Last night, I finished reading Bachelor Nation by Amy Kaufman (stick with me). The book bills itself as an unauthorized, behind-the-scenes, tell-all of the TV show The Bachelor. But I’m reality, the book spends a lot of time asking the question — in modern, feminist times, why do so many people love watching the unrealistic, overproduced, backwards show every single week?

Of course, we watch for the drama and the live tweets and the snark, but I would be lying if I said I had never watched Zac and Tayshia’s (RIP) proposal on YouTube just to feel something.

There’s a part of me that does watch for the fantasy. The magical dates. The love story. And every year I somehow walk away believing in at least part of my heart that the two (or four, this season, I guess) crazy kids will really make it work.

But I think there’s a reason they (usually) don’t work things out for very long.

It’s laundry and taxes.

You know?

Even for the most glamorous influencers, I think most of life is the boring stuff. They get engaged and the only time they’ve spent together is jumping out of hot air balloons and dining in cathedrals. Then they have to go through TSA together, cook spaghetti and make the bed. It’s boring.

Far be it from me to give out relationship advice and I’m not claiming to be an expert. But I think it’s so important to find someone you like doing laundry and taxes with. And I think it’s equally, or more, important to find the beauty in laundry and taxes for yourself.

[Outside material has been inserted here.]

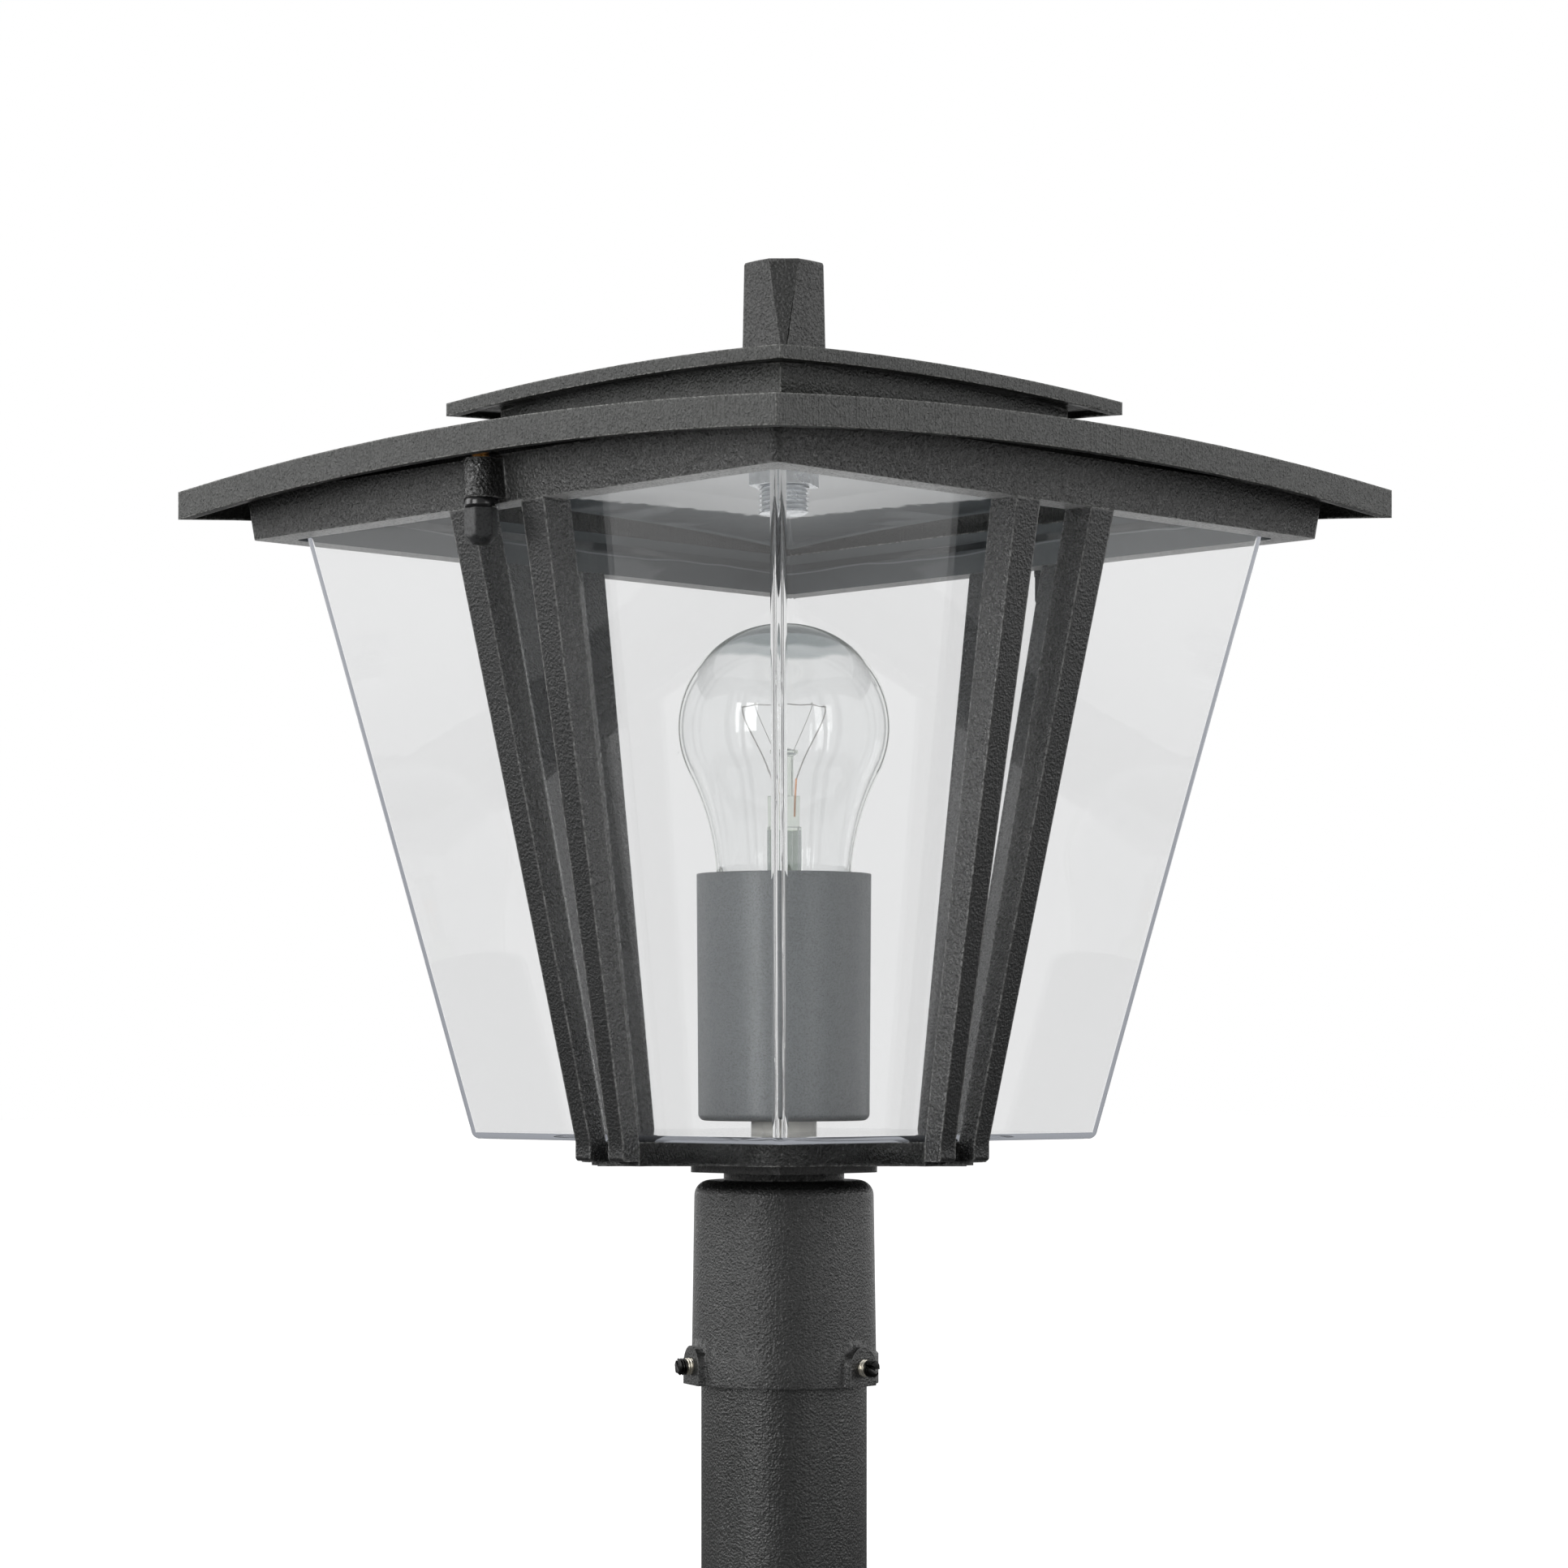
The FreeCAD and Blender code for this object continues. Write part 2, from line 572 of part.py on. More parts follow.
def upper_roof():
    """Second tier: a square neck that carries a small arched roof."""
    neck_inner = NECK_HALF - NECK_WALL
    rim_inner = TIER_HALF - TIER_RIM_WALL
    rim_top = TIER_BASE + TIER_RIM_HEIGHT
    rim_under = rim_top - TIER_SKIN
    ceiling = TIER_TOP - TIER_SKIN
    tier = arched_shell([(TIER_FLAT_HALF, ceiling, 0),
                         (neck_inner, rim_under, 0),
                         (neck_inner, ROOF_FLAT_HEIGHT, 0),
                         (NECK_HALF, ROOF_FLAT_HEIGHT, 0),
                         (NECK_HALF, rim_under, TIER_RISE),
                         (rim_inner, rim_under, TIER_RISE),
                         (rim_inner, TIER_BASE, TIER_RISE),
                         (TIER_HALF, TIER_BASE, TIER_RISE),
                         (TIER_HALF, rim_top, TIER_RISE),
                         (TIER_FLAT_HALF, TIER_TOP, 0)])
    return tier.cut(cylinder(STEM_RADIUS + STEM_FIT, ceiling, TIER_TOP))


def finial_section(half, chamfer, height):
    """Square with cut corners and a faint ridge in the middle of each side."""
    points = []
    for quarter in range(4):
        for x, y in ((-half + chamfer, -half), (0, -half - FINIAL_CREASE), (half - chamfer, -half)):
            points.append(spun(Part.Vertex(x, y, height), 90 * quarter).Point)
    return Part.makePolygon(points + points[:1])


def finial():
    """Block that widens upwards, its corners cut to long triangles."""
    low = finial_section(FINIAL_FOOT_HALF, FINIAL_FOOT_CHAMFER, TIER_TOP)
    high = finial_section(FINIAL_TOP_HALF, FINIAL_TOP_CHAMFER, TIER_TOP + FINIAL_HEIGHT)
    block = Part.makeLoft([low, high], True, True)
    return block.cut(cylinder(STEM_RADIUS + STEM_FIT, TIER_TOP, TIER_TOP + STEM_IN_FINIAL))


def finial_stem():
    return cylinder(STEM_RADIUS, STEM_END, TIER_TOP + STEM_IN_FINIAL)


def stem_washer():
    return tube(STEM_WASHER_RADIUS, STEM_RADIUS + STEM_FIT, CEILING - STEM_WASHER_HEIGHT, CEILING)


def stem_nut():
    top = CEILING - STEM_WASHER_HEIGHT
    low = top - STEM_NUT_HEIGHT
    return hexagon(STEM_NUT_FLATS, low, top).cut(cylinder(STEM_RADIUS + STEM_FIT, low, top))


def locknut_top():
    return POST_TOP + LOCKNUT_LIFT + LOCKNUT_HEIGHT


def holder_nipple():
    """Threaded tube that clamps socket, base, enclosure and lamp holder together."""
    low = locknut_top() - LOCKNUT_HEIGHT
    return tube(NIPPLE_RADIUS, NIPPLE_BORE, low, FLOOR_TOP + NIPPLE_IN_HOLDER)


def nipple_locknut():
    top = locknut_top()
    low = top - LOCKNUT_HEIGHT
    return hexagon(LOCKNUT_FLATS, low, top).cut(cylinder(NIPPLE_RADIUS + NIPPLE_FIT, low, top))


def shell_bore():
    return CAP_RADIUS + SHELL_FIT


def cup_bore():
    return shell_bore() + SHELL_WALL + SHELL_SEAT


def cup_floor():
    return LAMP_TIP - CUP_FLOOR_DROP


def terminal_block_shape(side, grow):
    """One terminal's space, on the +X or -X side of the holder."""
    size = TERMINAL_SIZE + 2 * grow
    centre = side * TERMINAL_REACH
    return Part.makeBox(size, size, TERMINAL_SIZE + grow, vec(centre - size / 2, -size / 2, HOLDER_BASE))


def holder_body():
    """Insulating holder: foot, terminal block and the cup that the lamp screws into."""
    block_top = HOLDER_BASE + HOLDER_BLOCK_HEIGHT
    cup_outer = cup_bore() + CUP_WALL
    body = turned([(0, FLOOR_TOP), (HOLDER_FOOT_RADIUS, FLOOR_TOP),
                   (HOLDER_FOOT_RADIUS, HOLDER_BASE), (HOLDER_RADIUS, HOLDER_BASE),
                   (HOLDER_RADIUS, block_top), (cup_outer, block_top + HOLDER_RADIUS - cup_outer),
                   (cup_outer, CAP_RIM - CUP_RIM_DROP), (0, CAP_RIM - CUP_RIM_DROP)])
    body = body.cut(cylinder(cup_bore(), cup_floor(), CAP_RIM))
    for side in (-1, 1):
        body = body.cut(terminal_block_shape(side, TERMINAL_FIT))
    return body.cut(cylinder(NIPPLE_RADIUS + NIPPLE_FIT, FLOOR_TOP, FLOOR_TOP + NIPPLE_IN_HOLDER))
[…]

If we spend most of our lives asleep or waiting in line or stopped at red lights, aren’t we doing ourself a disservice by focusing solely on the peak moments of our lives?

It’s About Time (wink) for another movie reference. Another one of my favorite movies is About Time, a movie about a young man who discovers that all the men in his family have the ability to travel back in time. They can only go back to moments in their own lives, but they can change the outcome of key moments and impact the future.

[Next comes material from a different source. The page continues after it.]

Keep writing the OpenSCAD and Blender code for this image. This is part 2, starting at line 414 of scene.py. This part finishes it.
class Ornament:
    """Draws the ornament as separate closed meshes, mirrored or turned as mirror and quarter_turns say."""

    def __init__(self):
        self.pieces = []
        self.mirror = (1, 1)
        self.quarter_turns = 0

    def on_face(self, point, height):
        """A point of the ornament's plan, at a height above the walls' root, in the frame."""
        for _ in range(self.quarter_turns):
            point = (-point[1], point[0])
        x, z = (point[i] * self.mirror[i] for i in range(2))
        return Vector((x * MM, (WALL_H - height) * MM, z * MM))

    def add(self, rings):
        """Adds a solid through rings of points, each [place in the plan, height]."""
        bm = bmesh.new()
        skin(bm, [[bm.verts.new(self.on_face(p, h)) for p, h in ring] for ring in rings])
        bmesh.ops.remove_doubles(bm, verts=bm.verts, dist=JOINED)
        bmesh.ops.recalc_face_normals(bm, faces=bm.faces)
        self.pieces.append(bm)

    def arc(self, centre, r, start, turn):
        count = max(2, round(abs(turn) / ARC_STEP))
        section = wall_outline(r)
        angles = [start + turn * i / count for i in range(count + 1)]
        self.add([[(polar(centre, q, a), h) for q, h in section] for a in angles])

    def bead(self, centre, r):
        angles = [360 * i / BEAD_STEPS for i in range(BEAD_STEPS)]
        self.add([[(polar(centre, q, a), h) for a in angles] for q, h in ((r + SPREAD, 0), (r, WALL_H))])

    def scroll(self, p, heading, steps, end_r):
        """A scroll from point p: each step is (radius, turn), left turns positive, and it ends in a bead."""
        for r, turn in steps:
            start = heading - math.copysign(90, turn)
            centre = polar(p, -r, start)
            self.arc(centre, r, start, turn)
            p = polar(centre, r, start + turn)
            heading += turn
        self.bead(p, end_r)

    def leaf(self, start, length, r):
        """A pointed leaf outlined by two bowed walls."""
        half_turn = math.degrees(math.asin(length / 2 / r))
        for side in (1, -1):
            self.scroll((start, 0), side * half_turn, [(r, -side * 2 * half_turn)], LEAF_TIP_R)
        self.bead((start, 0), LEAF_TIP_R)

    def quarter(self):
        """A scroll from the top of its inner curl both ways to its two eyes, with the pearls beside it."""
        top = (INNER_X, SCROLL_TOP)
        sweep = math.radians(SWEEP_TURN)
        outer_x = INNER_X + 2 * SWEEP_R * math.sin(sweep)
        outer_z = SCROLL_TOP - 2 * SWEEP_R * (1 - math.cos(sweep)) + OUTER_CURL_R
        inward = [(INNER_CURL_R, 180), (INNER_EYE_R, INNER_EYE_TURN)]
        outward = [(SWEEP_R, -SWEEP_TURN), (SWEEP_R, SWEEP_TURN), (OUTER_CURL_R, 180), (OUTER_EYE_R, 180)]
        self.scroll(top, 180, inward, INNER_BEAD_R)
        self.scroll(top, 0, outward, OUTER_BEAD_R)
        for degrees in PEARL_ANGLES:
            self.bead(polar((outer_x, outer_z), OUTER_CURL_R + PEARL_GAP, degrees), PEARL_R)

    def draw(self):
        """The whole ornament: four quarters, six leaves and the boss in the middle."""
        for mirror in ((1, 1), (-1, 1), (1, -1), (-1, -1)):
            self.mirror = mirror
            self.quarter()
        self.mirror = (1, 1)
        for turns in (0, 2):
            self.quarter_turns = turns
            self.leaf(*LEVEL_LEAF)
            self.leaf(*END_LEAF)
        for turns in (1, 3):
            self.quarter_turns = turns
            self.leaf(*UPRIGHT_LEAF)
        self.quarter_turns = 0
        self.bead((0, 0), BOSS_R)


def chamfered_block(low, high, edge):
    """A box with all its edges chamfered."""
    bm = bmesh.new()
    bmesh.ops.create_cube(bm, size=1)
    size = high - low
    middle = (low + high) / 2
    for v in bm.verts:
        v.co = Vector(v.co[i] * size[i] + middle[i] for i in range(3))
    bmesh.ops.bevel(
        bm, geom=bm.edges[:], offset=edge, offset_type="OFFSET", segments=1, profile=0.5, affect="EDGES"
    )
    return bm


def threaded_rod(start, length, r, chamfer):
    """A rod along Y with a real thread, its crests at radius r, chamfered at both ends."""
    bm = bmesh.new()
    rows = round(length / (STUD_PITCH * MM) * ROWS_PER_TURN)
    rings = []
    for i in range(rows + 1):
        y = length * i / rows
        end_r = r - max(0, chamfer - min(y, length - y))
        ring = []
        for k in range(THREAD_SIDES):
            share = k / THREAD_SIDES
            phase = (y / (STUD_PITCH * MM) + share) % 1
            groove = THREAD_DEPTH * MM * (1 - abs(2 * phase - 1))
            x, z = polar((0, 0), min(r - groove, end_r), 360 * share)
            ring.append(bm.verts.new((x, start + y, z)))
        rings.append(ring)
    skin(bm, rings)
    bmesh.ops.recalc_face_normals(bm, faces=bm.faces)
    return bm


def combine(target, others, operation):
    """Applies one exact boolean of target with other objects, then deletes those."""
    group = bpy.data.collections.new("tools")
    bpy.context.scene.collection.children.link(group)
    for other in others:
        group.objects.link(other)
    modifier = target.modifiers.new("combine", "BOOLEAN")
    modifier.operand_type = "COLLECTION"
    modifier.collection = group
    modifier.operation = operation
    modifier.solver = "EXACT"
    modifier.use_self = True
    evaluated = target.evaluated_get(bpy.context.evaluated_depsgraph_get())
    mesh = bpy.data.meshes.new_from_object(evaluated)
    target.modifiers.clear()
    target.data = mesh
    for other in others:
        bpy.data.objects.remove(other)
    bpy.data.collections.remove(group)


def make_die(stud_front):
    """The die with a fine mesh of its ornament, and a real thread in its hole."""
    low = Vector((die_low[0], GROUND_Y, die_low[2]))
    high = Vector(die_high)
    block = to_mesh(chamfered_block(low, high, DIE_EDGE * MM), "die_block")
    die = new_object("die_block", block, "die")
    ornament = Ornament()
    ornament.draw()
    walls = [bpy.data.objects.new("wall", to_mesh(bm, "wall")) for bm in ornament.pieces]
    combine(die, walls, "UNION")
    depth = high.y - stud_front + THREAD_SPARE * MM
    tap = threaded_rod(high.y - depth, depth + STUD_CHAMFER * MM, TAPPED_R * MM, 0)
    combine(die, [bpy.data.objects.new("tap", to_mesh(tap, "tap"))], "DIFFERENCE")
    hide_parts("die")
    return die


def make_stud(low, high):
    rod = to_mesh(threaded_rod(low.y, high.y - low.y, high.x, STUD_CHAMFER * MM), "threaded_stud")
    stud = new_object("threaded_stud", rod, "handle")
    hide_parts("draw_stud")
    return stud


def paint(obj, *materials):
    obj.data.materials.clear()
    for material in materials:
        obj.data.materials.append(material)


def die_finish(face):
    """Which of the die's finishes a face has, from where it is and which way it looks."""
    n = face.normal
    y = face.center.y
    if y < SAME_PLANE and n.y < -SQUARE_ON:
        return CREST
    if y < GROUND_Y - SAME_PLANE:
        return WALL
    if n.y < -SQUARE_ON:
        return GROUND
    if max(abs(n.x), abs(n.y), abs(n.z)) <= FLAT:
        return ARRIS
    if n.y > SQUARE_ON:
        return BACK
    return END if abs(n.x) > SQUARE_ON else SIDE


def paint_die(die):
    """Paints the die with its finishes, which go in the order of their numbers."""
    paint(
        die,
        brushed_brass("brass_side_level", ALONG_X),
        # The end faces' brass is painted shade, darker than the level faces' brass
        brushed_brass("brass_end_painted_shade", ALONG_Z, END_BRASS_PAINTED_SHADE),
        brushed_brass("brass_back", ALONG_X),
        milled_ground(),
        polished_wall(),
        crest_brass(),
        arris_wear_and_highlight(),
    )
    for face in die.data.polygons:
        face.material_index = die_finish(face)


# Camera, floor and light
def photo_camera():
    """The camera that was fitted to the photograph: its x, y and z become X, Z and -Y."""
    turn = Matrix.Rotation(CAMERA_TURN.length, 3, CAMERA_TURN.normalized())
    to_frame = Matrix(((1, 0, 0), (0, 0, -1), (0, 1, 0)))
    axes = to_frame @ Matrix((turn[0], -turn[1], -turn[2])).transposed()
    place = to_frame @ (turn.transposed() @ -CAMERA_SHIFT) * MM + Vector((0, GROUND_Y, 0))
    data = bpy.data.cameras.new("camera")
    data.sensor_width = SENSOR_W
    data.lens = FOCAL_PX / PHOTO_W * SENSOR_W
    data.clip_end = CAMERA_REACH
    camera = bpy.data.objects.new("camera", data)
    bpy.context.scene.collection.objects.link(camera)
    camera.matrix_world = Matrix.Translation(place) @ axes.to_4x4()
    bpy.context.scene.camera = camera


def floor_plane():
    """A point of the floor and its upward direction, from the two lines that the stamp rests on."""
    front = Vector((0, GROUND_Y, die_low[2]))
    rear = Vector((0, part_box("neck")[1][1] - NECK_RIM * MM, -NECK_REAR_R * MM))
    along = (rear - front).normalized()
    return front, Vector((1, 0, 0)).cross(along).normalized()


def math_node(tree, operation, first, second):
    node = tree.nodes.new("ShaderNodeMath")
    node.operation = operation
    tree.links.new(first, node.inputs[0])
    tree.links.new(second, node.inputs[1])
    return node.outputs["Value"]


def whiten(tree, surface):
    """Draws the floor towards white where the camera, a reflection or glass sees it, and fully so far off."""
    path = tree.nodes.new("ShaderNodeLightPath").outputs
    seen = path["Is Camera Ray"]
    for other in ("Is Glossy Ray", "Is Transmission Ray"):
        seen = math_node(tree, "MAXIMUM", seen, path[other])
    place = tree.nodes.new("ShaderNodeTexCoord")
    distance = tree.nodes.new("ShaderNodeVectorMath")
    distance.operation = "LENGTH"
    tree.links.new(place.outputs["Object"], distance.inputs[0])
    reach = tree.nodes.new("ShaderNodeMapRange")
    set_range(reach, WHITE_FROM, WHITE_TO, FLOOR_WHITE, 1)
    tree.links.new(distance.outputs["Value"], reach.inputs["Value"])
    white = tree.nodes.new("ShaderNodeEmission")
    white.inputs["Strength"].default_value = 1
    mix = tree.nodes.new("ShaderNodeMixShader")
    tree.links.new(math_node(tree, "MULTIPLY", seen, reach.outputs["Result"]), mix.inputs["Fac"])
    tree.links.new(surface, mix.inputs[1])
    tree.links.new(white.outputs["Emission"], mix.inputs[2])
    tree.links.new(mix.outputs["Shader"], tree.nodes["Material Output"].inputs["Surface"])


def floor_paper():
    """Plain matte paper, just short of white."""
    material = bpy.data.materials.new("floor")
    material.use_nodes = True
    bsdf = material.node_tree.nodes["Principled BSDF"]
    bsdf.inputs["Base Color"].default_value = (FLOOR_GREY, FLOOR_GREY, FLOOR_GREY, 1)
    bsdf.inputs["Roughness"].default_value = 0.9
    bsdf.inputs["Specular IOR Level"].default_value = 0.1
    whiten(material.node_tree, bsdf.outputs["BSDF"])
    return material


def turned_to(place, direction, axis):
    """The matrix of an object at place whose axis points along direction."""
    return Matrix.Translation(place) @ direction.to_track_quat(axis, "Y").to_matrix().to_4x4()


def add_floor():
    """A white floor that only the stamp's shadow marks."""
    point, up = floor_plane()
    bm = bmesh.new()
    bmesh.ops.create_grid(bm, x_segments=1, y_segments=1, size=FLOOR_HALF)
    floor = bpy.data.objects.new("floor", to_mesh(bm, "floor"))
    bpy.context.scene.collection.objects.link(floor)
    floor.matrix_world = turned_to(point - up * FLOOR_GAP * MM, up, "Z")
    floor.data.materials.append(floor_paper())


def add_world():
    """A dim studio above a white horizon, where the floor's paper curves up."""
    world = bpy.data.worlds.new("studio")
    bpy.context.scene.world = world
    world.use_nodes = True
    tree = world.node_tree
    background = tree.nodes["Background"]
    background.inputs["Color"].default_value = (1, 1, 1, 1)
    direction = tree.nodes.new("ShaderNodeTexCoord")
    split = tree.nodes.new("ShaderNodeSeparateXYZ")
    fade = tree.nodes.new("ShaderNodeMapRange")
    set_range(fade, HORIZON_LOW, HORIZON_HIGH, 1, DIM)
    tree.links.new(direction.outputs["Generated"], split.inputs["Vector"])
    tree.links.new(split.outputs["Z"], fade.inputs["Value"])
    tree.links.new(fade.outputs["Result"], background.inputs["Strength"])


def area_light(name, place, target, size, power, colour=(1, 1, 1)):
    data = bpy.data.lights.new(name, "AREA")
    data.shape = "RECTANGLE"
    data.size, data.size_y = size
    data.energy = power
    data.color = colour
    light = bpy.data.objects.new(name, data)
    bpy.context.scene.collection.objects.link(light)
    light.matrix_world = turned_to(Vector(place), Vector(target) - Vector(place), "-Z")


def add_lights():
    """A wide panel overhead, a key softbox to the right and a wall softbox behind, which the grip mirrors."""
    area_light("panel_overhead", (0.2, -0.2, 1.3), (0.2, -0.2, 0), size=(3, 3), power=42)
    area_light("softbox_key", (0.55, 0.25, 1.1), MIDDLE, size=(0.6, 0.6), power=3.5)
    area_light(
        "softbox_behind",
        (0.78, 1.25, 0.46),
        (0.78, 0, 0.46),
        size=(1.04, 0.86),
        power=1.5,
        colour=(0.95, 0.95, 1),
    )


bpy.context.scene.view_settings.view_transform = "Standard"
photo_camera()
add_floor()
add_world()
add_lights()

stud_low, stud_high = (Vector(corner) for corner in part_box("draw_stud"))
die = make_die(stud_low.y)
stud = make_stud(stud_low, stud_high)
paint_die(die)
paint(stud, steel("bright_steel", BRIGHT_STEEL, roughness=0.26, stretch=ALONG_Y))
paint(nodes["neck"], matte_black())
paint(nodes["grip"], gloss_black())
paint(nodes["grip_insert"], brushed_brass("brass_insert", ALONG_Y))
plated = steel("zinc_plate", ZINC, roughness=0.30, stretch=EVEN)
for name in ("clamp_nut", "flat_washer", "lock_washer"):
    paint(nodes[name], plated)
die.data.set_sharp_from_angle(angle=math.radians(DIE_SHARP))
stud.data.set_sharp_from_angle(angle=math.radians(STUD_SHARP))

Again, light on spoilers here, because again, I think you should watch the movie. On second thought, this is going to spoil the ending for sure, but still the movie is worth the journey.

His dad advices him to live each day twice. The first time just going through the day as you normally would, but the second time, don’t change anything but just really notice the beauty and sweetness of the world and of your life. Anyways, in the end, he stops going back in time at all, and learns to just enjoy every single day for what it is: beautiful.

He says:

The truth is I now don't travel back at all, not even for the day. I just try to live every day as if I've deliberately come back to this one day, to enjoy it, as if it was the full final day of my extraordinary, ordinary life.

I just think most of us have extraordinary, ordinary lives. I feel it every time I have dinner with a close friend, see my family, play with my dog or cook dinner alongside Erick. The boring moments are so beautiful, if you take the time to notice them.

And in this life, I love just doing laundry and taxes with you.